As reported over the past five years, Eritrea is a source country for men, women, and children subjected to forced labor. To a lesser extent, Eritrean adults and children are subjected to sex and labor trafficking abroad. The government continues to subject its citizens to forced labor through the national policies and mandatory programs, which cause many citizens to flee the country and subsequently increases their vulnerability to trafficking abroad, primarily in Sudan, Ethiopia, and Libya. Proclamation 82 of 1995 requires persons aged 18 to 40 years to perform compulsory active national service for a period of 18 months—six months of military training followed by 12 months of active military and development tasks in military forces or in a government-run work unit, including the Eritrean defense forces. However, the 18-month timeframe is arbitrary and unenforced; many individuals are not demobilized from government work units after their mandatory period of service but rather forced to serve indefinitely under threats of detention, torture, or familial reprisal. In 2012, the government instituted a compulsory citizen militia, requiring medically fit adults up to age 70 not currently in the military to carry firearms and attend military training or participate in unpaid national development programs, such as soil and water conservation projects. Working conditions are often harsh and sometimes involve physical abuse.
All 12th-grade students, including some younger than age 18, are required to complete their final year of secondary education at the Sawa military and training academy; those who refuse to attend cannot receive high school graduation certificates, attain higher education, or be offered some types of jobs. Government policy bans persons younger than 18 from military conscription; however, during some round-ups, the government detains children younger than age 18 and sends them to Sawa. Reports indicate some male and female recruits at Sawa were beaten, and female recruits sexually abused and raped in previous years. The government continued Maetot, a national service program in which secondary-school children are assigned to work in public works projects, usually within the agricultural sector, during their summer holidays. Some Eritrean children are subjected to forced labor, including forced begging, and some women and girls are subjected to sex trafficking within the country.

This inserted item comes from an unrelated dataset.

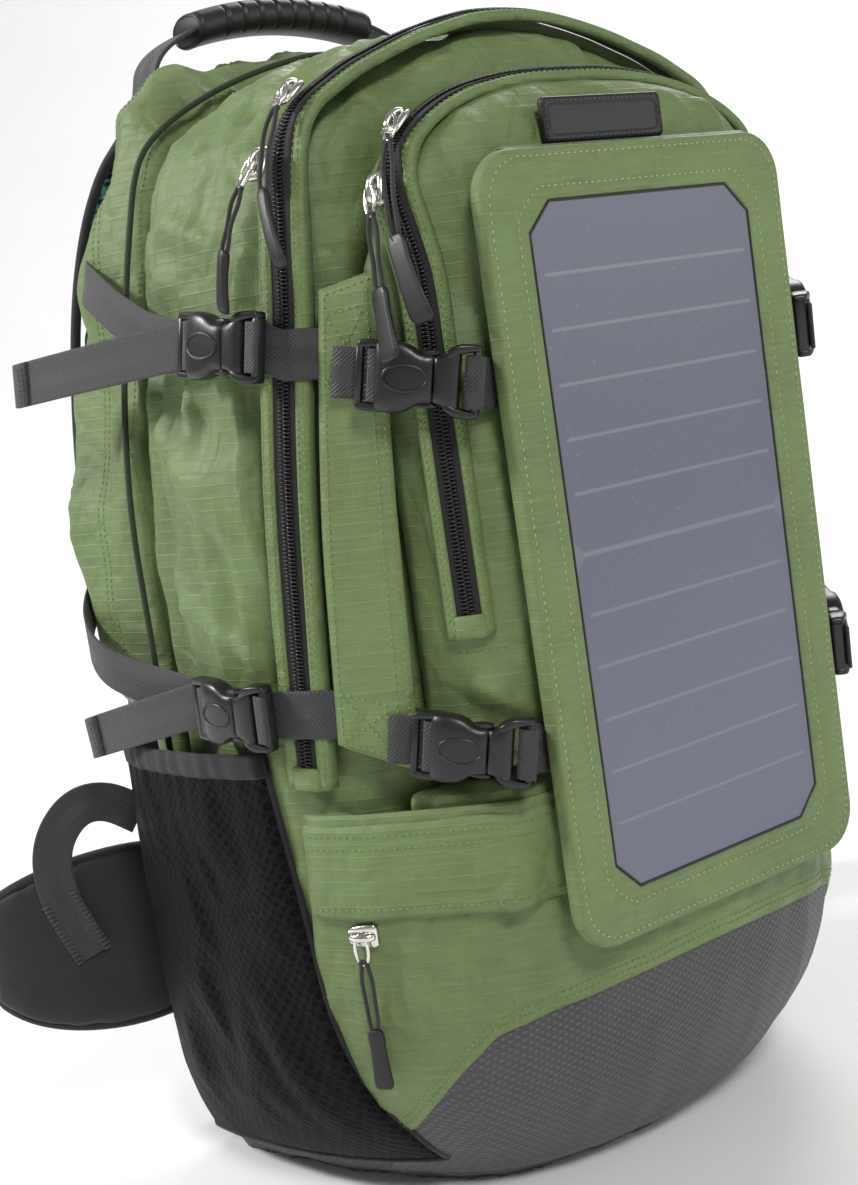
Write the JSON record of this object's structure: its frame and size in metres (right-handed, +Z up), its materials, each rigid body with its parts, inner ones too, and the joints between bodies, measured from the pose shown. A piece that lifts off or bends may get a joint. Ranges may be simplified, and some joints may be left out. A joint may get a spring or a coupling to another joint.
{
  "type": "solar backpack",
  "caption": "Hiking backpack with a flat solar panel hinged over its front pocket, buckled compression straps, zipped compartments, mesh side pockets, shoulder straps and a hip belt.",
  "frame": {"origin": "point on the flat bottom of the boot, midway across the bag and about midway between its front and back", "axes": "+Z up along the upright bag, -Y towards the solar panel, +X towards the bag's left when worn, which is the right-hand side seen from the front"},
  "size_m": [0.4204, 0.3393, 0.5483],
  "materials": {
    "green_ripstop": "ripstop nylon",
    "grey_ballistic": "coarse ballistic nylon",
    "black_webbing": "woven polyester webbing",
    "black_mesh": "open hexagonal mesh",
    "teal_air_mesh": "padded spacer mesh",
    "black_padding": "padded nylon",
    "black_acetal": "satin moulded acetal",
    "black_rubber": "moulded soft rubber",
    "solar_laminate": "frosted laminate over dark cells",
    "zip_coil": "nylon coil on woven tape",
    "nickel": "nickel plate"
  },
  "bodies": {
    "bag": {"base_boot": "grey_ballistic", "lower_pocket": "green_ripstop", "front_pocket": "green_ripstop", "main_compartment": "green_ripstop", "rear_compartment": "green_ripstop", "back_pad": "teal_air_mesh", "lower_pocket_flap": "green_ripstop", "label_patch": "black_rubber", "main_zip_track": "zip_coil", "front_zip_track": "zip_coil", "front_strap_upper": "black_webbing", "front_strap_lower": "black_webbing", "handle_webbing": "black_webbing", "side_wing_left": "green_ripstop", "mesh_pocket_left": "black_mesh", "lower_webbing_left": "black_webbing", "side_buckle_male_upper_left": "black_acetal", "corner_buckle_male_upper_left": "black_acetal", "rear_strap_upper_left": "black_webbing", "wing_strap_upper_left": "black_webbing", "side_buckle_male_lower_left": "black_acetal", "corner_buckle_male_lower_left": "black_acetal", "rear_strap_lower_left": "black_webbing", "wing_strap_lower_left": "black_webbing", "side_wing_right": "green_ripstop", "mesh_pocket_right": "black_mesh", "lower_webbing_right": "black_webbing", "side_buckle_male_upper_right": "black_acetal", "corner_buckle_male_upper_right": "black_acetal", "rear_strap_upper_right": "black_webbing", "wing_strap_upper_right": "black_webbing", "side_buckle_male_lower_right": "black_acetal", "corner_buckle_male_lower_right": "black_acetal", "rear_strap_lower_right": "black_webbing", "wing_strap_lower_right": "black_webbing"},
    "solar_panel": {"panel_frame": "green_ripstop", "solar_laminate": "solar_laminate", "junction_box": "black_acetal"},
    "side_buckle_female_upper_left": {"side_buckle_female_upper_left": "black_acetal"},
    "side_buckle_female_lower_left": {"side_buckle_female_lower_left": "black_acetal"},
    "corner_buckle_female_upper_left": {"corner_buckle_female_upper_left": "black_acetal"},
    "corner_buckle_female_lower_left": {"corner_buckle_female_lower_left": "black_acetal"},
    "side_buckle_female_upper_right": {"side_buckle_female_upper_right": "black_acetal"},
    "side_buckle_female_lower_right": {"side_buckle_female_lower_right": "black_acetal"},
    "corner_buckle_female_upper_right": {"corner_buckle_female_upper_right": "black_acetal"},
    "corner_buckle_female_lower_right": {"corner_buckle_female_lower_right": "black_acetal"},
    "main_zip_slider_upper": {"main_zip_slider_upper": "nickel"},
    "front_zip_slider_upper": {"front_zip_slider_upper": "nickel"},
    "main_zip_slider_lower": {"main_zip_slider_lower": "nickel"},
    "front_zip_slider_lower": {"front_zip_slider_lower": "nickel"},
    "lower_zip_slider": {"lower_zip_slider": "nickel"},
    "handle": {"handle_grip": "black_rubber"},
    "shoulder_strap_left": {"shoulder_pad_left": "black_padding", "ladder_lock_left": "black_acetal"},
    "shoulder_strap_right": {"shoulder_pad_right": "black_padding", "ladder_lock_right": "black_acetal"},
    "hip_left": {"hip_belt_left": "black_padding", "hip_buckle_female": "black_acetal"},
    "hip_right": {"hip_belt_right": "black_padding", "hip_buckle_male": "black_acetal"}
  },
  "joints": [
    {"name": "panel_lift", "type": "hinge", "parent": "bag", "child": "solar_panel", "pos_m": [0, -0.151, 0.4405], "axis": [-1, 0, 0], "range_deg": [0, 135]},
    {"name": "side_buckle_release_upper_left", "type": "slide", "parent": "bag", "child": "side_buckle_female_upper_left", "axis": [-0.16, 0.9797, 0.1211], "range_m": [0, 0.018], "deforming": ["rear_strap_upper_left"]},
    {"name": "side_buckle_release_lower_left", "type": "slide", "parent": "bag", "child": "side_buckle_female_lower_left", "axis": [-0.1097, 0.9926, 0.0523], "range_m": [0, 0.018], "deforming": ["rear_strap_lower_left"]},
    {"name": "corner_buckle_release_upper_left", "type": "slide", "parent": "bag", "child": "corner_buckle_female_upper_left", "axis": [-0.6652, 0.7171, 0.2079], "range_m": [0, 0.018], "deforming": ["wing_strap_upper_left"]},
    {"name": "corner_buckle_release_lower_left", "type": "slide", "parent": "bag", "child": "corner_buckle_female_lower_left", "axis": [-0.6676, 0.7196, 0.1908], "range_m": [0, 0.018], "deforming": ["wing_strap_lower_left"]},
    {"name": "side_buckle_release_upper_right", "type": "slide", "parent": "bag", "child": "side_buckle_female_upper_right", "axis": [0.16, 0.9797, 0.1211], "range_m": [0, 0.018], "deforming": ["rear_strap_upper_right"]},
    {"name": "side_buckle_release_lower_right", "type": "slide", "parent": "bag", "child": "side_buckle_female_lower_right", "axis": [0.1097, 0.9926, 0.0523], "range_m": [0, 0.018], "deforming": ["rear_strap_lower_right"]},
    {"name": "corner_buckle_release_upper_right", "type": "slide", "parent": "bag", "child": "corner_buckle_female_upper_right", "axis": [0.6652, 0.7171, 0.2079], "range_m": [0, 0.018], "deforming": ["wing_strap_upper_right"]},
    {"name": "corner_buckle_release_lower_right", "type": "slide", "parent": "bag", "child": "corner_buckle_female_lower_right", "axis": [0.6676, 0.7196, 0.1908], "range_m": [0, 0.018], "deforming": ["wing_strap_lower_right"]},
    {"name": "main_zip_upper_run", "type": "hinge", "parent": "bag", "child": "main_zip_slider_upper", "pos_m": [-0.046, -0.0835, 0.38], "axis": [0, 1, 0], "range_deg": [0, 18]},
    {"name": "front_zip_upper_run", "type": "hinge", "parent": "bag", "child": "front_zip_slider_upper", "pos_m": [-0.0446, -0.121, 0.396], "axis": [0, 1, 0], "range_deg": [0, 25]},
    {"name": "main_zip_lower_run", "type": "slide", "parent": "bag", "child": "main_zip_slider_lower", "axis": [-0.38, 0, -0.925], "range_m": [0, 0.01]},
    {"name": "front_zip_lower_run", "type": "slide", "parent": "bag", "child": "front_zip_slider_lower", "axis": [-0.2402, 0, -0.9707], "range_m": [0, 0.01]},
    {"name": "lower_zip_run", "type": "slide", "parent": "bag", "child": "lower_zip_slider", "axis": [0.4888, -0.8724, 0], "range_m": [0, 0.02]},
    {"name": "handle_fold", "type": "hinge", "parent": "bag", "child": "handle", "pos_m": [0, 0.082, 0.512], "axis": [-1, 0, 0], "range_deg": [0, 60], "stiffness_Nm_per_rad": 0.02, "deforming": ["handle_webbing"]},
    {"name": "shoulder_swing_left", "type": "hinge", "parent": "bag", "child": "shoulder_strap_left", "pos_m": [0, 0.111, 0.494], "axis": [1, 0, 0], "range_deg": [0, 35], "deforming": ["lower_webbing_left"]},
    {"name": "shoulder_swing_right", "type": "hinge", "parent": "bag", "child": "shoulder_strap_right", "pos_m": [0, 0.111, 0.494], "axis": [1, 0, 0], "range_deg": [0, 35], "deforming": ["lower_webbing_right"]},
    {"name": "hip_swing_left", "type": "hinge", "parent": "bag", "child": "hip_left", "pos_m": [-0.098, 0.114, 0.1], "axis": [0, 0, 1], "range_deg": [0, 20]},
    {"name": "hip_swing_right", "type": "hinge", "parent": "bag", "child": "hip_right", "pos_m": [0.098, 0.114, 0.1], "axis": [0, 0, -1], "range_deg": [0, 20]}
  ]
}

Perennially, thousands of Eritreans flee the country over land to Sudan, Ethiopia, and—to a lesser extent—Djibouti, to escape forced labor or government persecution, as well as to seek better economic opportunities; for many, their ultimate goal is to attain asylum in Europe—predominantly in Italy, Sweden, Norway, Switzerland, the United Kingdom, and Germany—or North America, or at minimum, achieve refugee status in Sudan, Ethiopia, Kenya, Egypt, Israel, or Uganda. Unaccompanied minors are increasingly at risk of being subjected to violence and exploitation. The government’s strict exit control procedures and limited issuance of passports and departure visas prevent most Eritreans who wish to travel abroad from doing so legally, increasing their vulnerability to trafficking. Children who attempt to leave Eritrea are sometimes detained or forced to undergo military training despite being younger than the minimum service age of 18. Some Eritrean women and girls travel to Gulf States for domestic work but are subsequently subjected to sex trafficking. Smaller numbers of Eritrean women and girls are subjected to sex trafficking in South Sudan, Sudan, and Israel; reportedly, some Eritrean men are vulnerable to sex trafficking in Israel. International criminal groups kidnap vulnerable Eritreans living inside or in proximity to refugee camps, particularly in Sudan, and transport them primarily to Libya, where they are subjected to human trafficking and other abuses, including extortion for ransom. Some migrants and refugees report being forced to work as cleaners or on construction sites during their captivity. Reports allege Eritrean diplomats, particularly those posted in Sudan, provide travel documents and legal services to Eritrean nationals in exchange for bribes or inflated fees, potentially facilitating their subjection to trafficking. Some Eritrean military and police officers are complicit in trafficking crimes along the border with Sudan.